Biomass-Derived P/N-Co-Doped Carbon Nanosheets Encapsulate Cu3P Nanoparticles as High-Performance Anode Materials for Sodium–Ion Batteries

• Published in: Frontiers in chemistry Vol. 8; p. 316
• Main Authors: Yin, Yanyou, Zhang, Yu, Liu, Nannan, Sun, Bing, Zhang, Naiqing
• Format: Journal Article
• Language: English
• Published: Frontiers Media S.A 05.05.2020
• Subjects: biomass; Chemistry; Cu3P; nanosheets; P/N-co-doped carbon; sodium-ion batteries
• ISSN: 2296-2646; 2296-2646
• DOI: 10.3389/fchem.2020.00316

Biomass-derived approaches have been accepted as a practical way for the design of transitional metal phosphides confined by carbon matrix (TMPs@C) as energy storage materials.

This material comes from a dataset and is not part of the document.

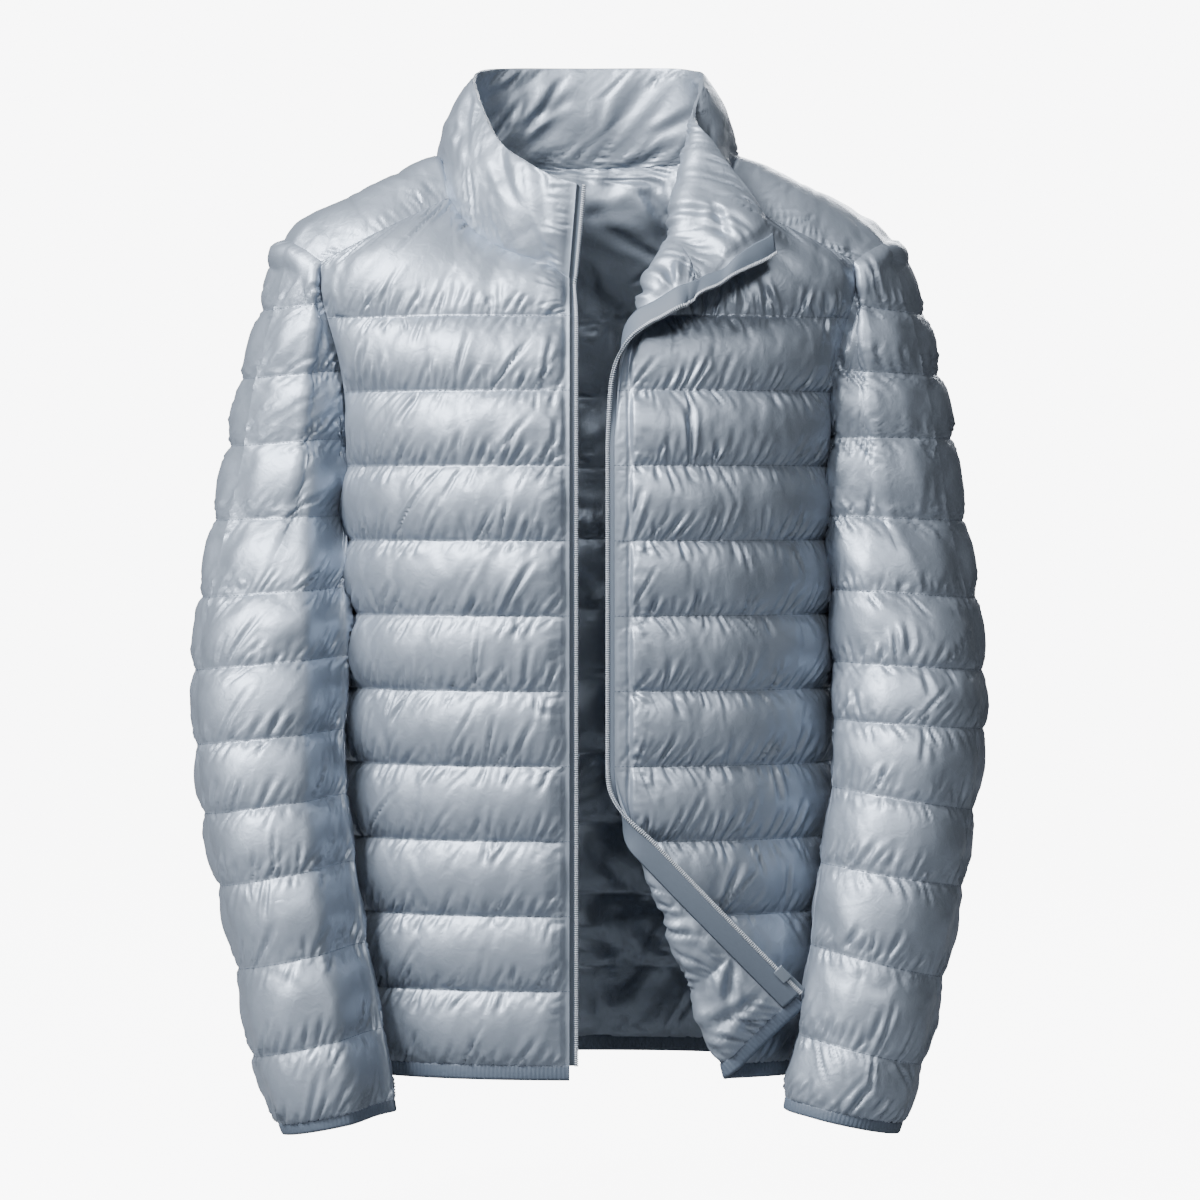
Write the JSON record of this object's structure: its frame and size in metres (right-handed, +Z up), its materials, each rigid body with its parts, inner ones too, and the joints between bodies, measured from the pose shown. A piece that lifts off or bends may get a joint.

Herein, we successfully synthesize P/N-co-doped carbon nanosheets encapsulating Cu 3 P nanoparticles (Cu 3 P@P/N-C) by a feasible aqueous reaction followed by a phosphorization procedure using sodium alginate as the biomass carbon source. Cu-alginate hydrogel balls can be squeezed into two-dimensional (2D) nanosheets through a freeze–drying process. Then, Cu 3 P@P/N-C was obtained after the phosphorization procedure. This rationally designed structure not only improved the kinetics of ion/electron transportation but also buffered the volume expansion of Cu 3 P nanoparticles during the continuous charge and discharge processes. In addition, the 2D P/N co-doped carbon nanosheets can also serve as a conductive matrix, which can enhance the electronic conductivity of the whole electrode as well as provide rapid channels for electron/ion diffusion. Thus, when applied as anode materials for sodium-ion batteries, it exhibited remarkable cycling stability and rate performance. Prominently, Cu 3 P@P/N-C demonstrated an outstanding reversible capacity of 209.3 mAh g −1 at 1 A g −1 after 1,000 cycles. Besides, it still maintained a superior specific capacity of 118.2 mAh g −1 after 2,000 cycles, even at a high current density of 5 A g −1 .